On 08/29/2017 08:45 AM, Cornelia Huck wrote:
On Tue, 29 Aug 2017 08:39:27 -0400
Farhan Ali <address@hidden> wrote:

On 08/29/2017 08:04 AM, Cornelia Huck wrote:
On Mon, 28 Aug 2017 10:28:53 -0400
Farhan Ali <address@hidden> wrote:
On 08/28/2017 10:19 AM, Halil Pasic wrote:

On 08/28/2017 04:15 PM, Farhan Ali wrote:

On 08/28/2017 10:05 AM, Cornelia Huck wrote:
It's the alignment of the CCW which causes the problem.

The exact error message when starting the guest was:

! No virtio device found !

Since it worked for SCSI and CDL, and failed for LDL disks on that particular 
system, we are not really sure what caused the failure.
Debugging it further showed the CCW for LDL disks were not aligned at double 
word boundary.
This is really, really odd, as the low-level ccw code is the same for
any disk type...
Trying the test on a different system with LDL disks worked fine, with the 
aligned(8) fix.
Do you happen to have an old s390-ccw.img laying around in the test folder? 
QEMU might pick up
this one (e.g. when calling it without libvirt from the command line).
I explicitly mention the bios to use with '-bios' option and pick up the
latest bios. Without the aligned fix I see the error and with the fix it
works fine.
Wait, so the fix fixes it? Or am I confused now?

It fixes in my system and one other system we tried on. But fails on a system 
where this issue was first noticed.

This is very confusing. So you have tried -bios on the system
where the issue was first noticed and the issue still persists
despite of the fixed bios is specified?

The system where the issue was first noticed, applying the fix for the
bios, fixes for:

1) CDL disks
2) SCSI disks

But fails for LDL disk.

On my system and one other system, the fix works for all the disk types,
CDL, SCSI and LDL and fixes the issue.

Are you using different toolchains on the failing and the working
systems?

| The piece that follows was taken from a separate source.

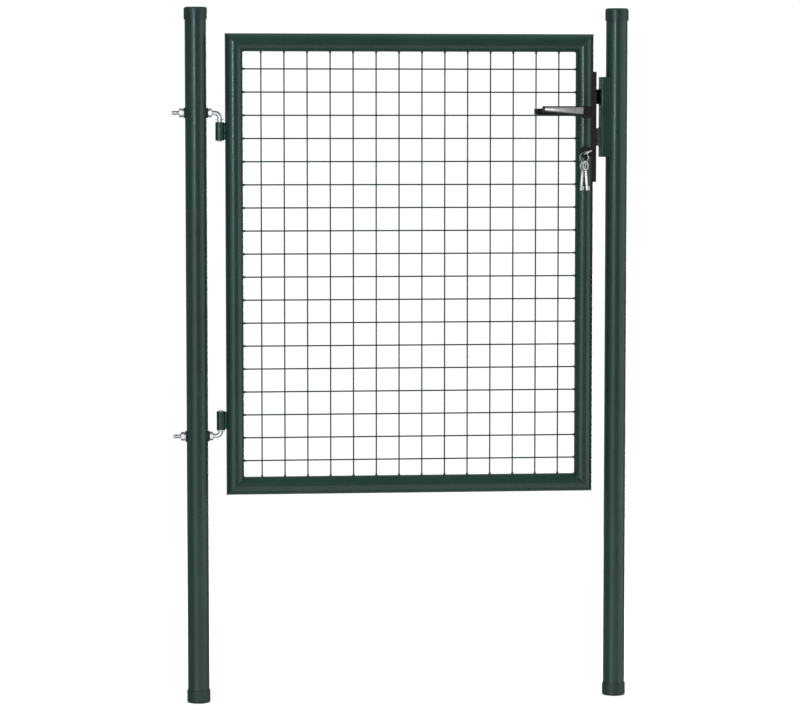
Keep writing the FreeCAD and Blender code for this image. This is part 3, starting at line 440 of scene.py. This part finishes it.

Does it work when you copy the bios from a working system? >>>
(Clutching at straws here...)

So yesterday we realized for the failing system, the bios wasn't being
built on that system rather it was being built on a different system and
being copied over to the failing system. :/

Not sure I understand this. I thought the bios was being built on the system it would be used on, with the source residing on a shared disk mounted via NFS.

Oh dear... the system it was built on hopefully was missing the fix,
right? (I'm getting a bit paranoid here.)

I was also getting paranoid watching this. So I did some poking... It looks exactly like Peter suggested last week:


There were multiple $QEMUSRC directories on this system. At least one 2.9.xx version didn't have commit 198c0d1f9df8c4 (and thus wouldn't care about the boundary alignment), while others did. The aligned(8) fix described here was not applied universally, resulting in, uh, inconsistent results. Shared systems are fun. :)

After a little cleanup, the results from that system match what the rest of us have seen/expected.

Building the bios on the failing system with the fix, resolves the issue
and we did not see anymore failures.
So I think I can safely say this patch fixes the alignment problem.

Out of interest, which toolchain are you using? My rebuild is on F26.

F24 on the problematic system, F25 on mine, but this was a red herring.

 - Eric